Потребность наслаждаться великолепием добродетели в столь сильных дозах находится опять-таки в связи с господствующим во всем идеализмом. Взгляд на добродетель как на идею отрывался от, так сказать, оценки ее в качестве основания к действию; красота добродетели виделась в ее независимом существовании как высшего свершения, а не в трудном ежедневном следовании ей в чередовании падений и подъемов.
Средневековый реализм (вернее, гиперидеализм) нельзя не воспринимать, несмотря на весь его запас христианизированного неоплатонизма, как примитивное умозрение. Хотя философия сублимировала реализм как умозрение и сделала его прозрачным и ясным, -- как жизненное воззрение он оставался умонастроением, свойственным примитивному сознанию, которое всем абстрактным вещам приписывает бытие и субстанцию. И если гиперболическое почитание добродетели в ее идеальной форме еще можно считать высшим достижением религиозной мысли, то в ее негативной форме: презрении к миру -- нельзя не видеть звено, которое связывает средневековое мышление с формами, уходящими в далекое прошлое. Здесь имеется в виду обстоятельство, что трактаты "de contemptu mundi" ["о презрении к миру"] не могут освободиться от того, чтобы не придавать чрезмерного значения низменности всего телесного. Ничто не является для них столь весомым в качестве мотива презрения к миру, как подчеркивание отталкивающих сторон телесных отправлений, именно связанных с функциями выделения и размножения. Отвращение к человеку, ибо он "formatus de spurcissimo spermate, conceptus in pruritu carnis"[17] ["образован из нечистого семени, зачат в зуде телесном"], -- самый жалкий элемент средневековой этики. Это может быть объяснено чувственностью, обратившейся в свою собственную противоположность; кроме того, здесь наверняка проявляется та примитивная форма реализма, которая заставляет дикарей испытывать страх перед магической субстанцией и тайными силами, скрытыми в экскрементах и во всем том, что имеет касательство к зачатию и рождению. Прямая и не слишком отдаленная связь прослеживается между магическим страхом, с которым первобытные народы избегают женщин в периоды, связанные с женскими отправлениями, и аскетическим женоненавистничеством и поношением женщин, что так портит христианскую литературу со времен Тертуллиана и Иеронима.

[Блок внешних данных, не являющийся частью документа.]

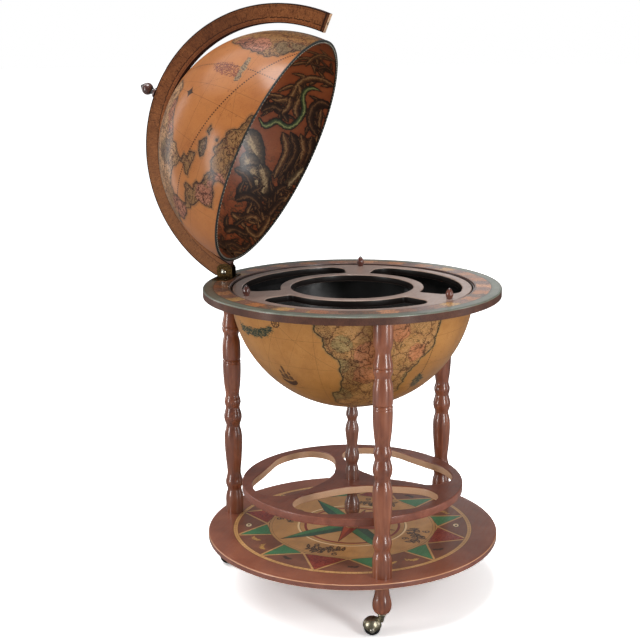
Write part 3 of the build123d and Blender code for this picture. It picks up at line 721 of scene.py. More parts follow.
# --------------------------------------------------------------- shelf print
def shelf_material():
    s = Shade("shelf_print_varnish", roughness=0.36, coat=0.45, coat_rough=0.2)
    p = s.pos()
    x, y, z = s.xyz(p)
    r = s.vm("LENGTH", s.vec(x, y, 0.0))
    ang = s.mul(s.m("ARCTAN2", y, x), 180 / math.pi)
    a = s.noise(p, 0.02, 4.0, 0.55, 0.4)
    f = s.noise(p, 0.5, 3.0, 0.6)
    g = s.noise(s.vec(s.mul(x, 0.12), y, z), 0.18, 4.0, 0.6, 0.5)
    tone = s.add(s.mul(a, 0.55), s.mul(f, 0.2), s.mul(g, 0.25))
    border = s.ramp(tone, [(0.36, "79432f"), (0.52, "884e38"), (0.7, "965c42")])
    ochre = s.ramp(tone, [(0.36, "b5844f"), (0.52, "ca985f"), (0.7, "dba870")])
    field = s.ramp(tone, [(0.36, "6b402f"), (0.52, "7d4d39"), (0.7, "905b43")])
    tan = s.ramp(tone, [(0.36, "b17f4c"), (0.52, "c8935a"), (0.7, "d7a369")])
    green = s.ramp(s.add(s.mul(f, 0.6), s.mul(a, 0.4)), [(0.35, "336945"), (0.52, "438053"), (0.7, "559263")])
    deep = s.ramp(s.add(s.mul(f, 0.6), s.mul(a, 0.4)), [(0.35, "254938"), (0.6, "325f4a")])
    w = s.noise(s.vec(s.mul(x, 0.6), s.mul(y, 0.6), 0.0), 0.16, 4.0, 0.65, 2.4)
    red = s.ramp(w, [(0.36, "67211d"), (0.5, "8b3126"), (0.56, "a84a33"), (0.66, "792821")])
    star = s.ramp(tone, [(0.36, "9d432a"), (0.6, "bc5436")])
    c = s.mix(s.under(r, 254.5), border, ochre)
    c = s.mix(s.under(r, 245.0), c, field)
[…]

Все мыслится как вещественное. Нигде это не говорится так ясно, как в учении о thesaurus ecclesiae [сокровище Церкви], сокровище сверхдолжных заслуг (operum supererogationum) Христа и святых. Хотя мысль о подобном сокровище и представление, что каждый верующий способствует его накоплению, будучи членом Церкви как мистического тела Христова, существовали уже очень давно, учение о том, что эти добрые дела образуют неисчерпаемые запасы, к которым Церковь, и особенно Папа, могут прибегать в каждом отдельном случае, формируется лишь в XIII в. Александр Гэльский первым употребляет слово "тезаурус" в том техническом смысле, который с тех пор за ним сохраняется[18]. Внедрялось это учение не без сопротивления, пока в 1343 г. оно не получило своего полного изложения и толкования в булле Unigenitus [Единородный] Папы Климента VI. Это сокровище мыслится там полностью как капитал, доверенный Христом св. Петру и его преемникам и возрастающий день ото дня: чем больше людей, прибегающих к этому средству, склоняется к правильному пути, тем больше становится сумма всех этих заслуг[19].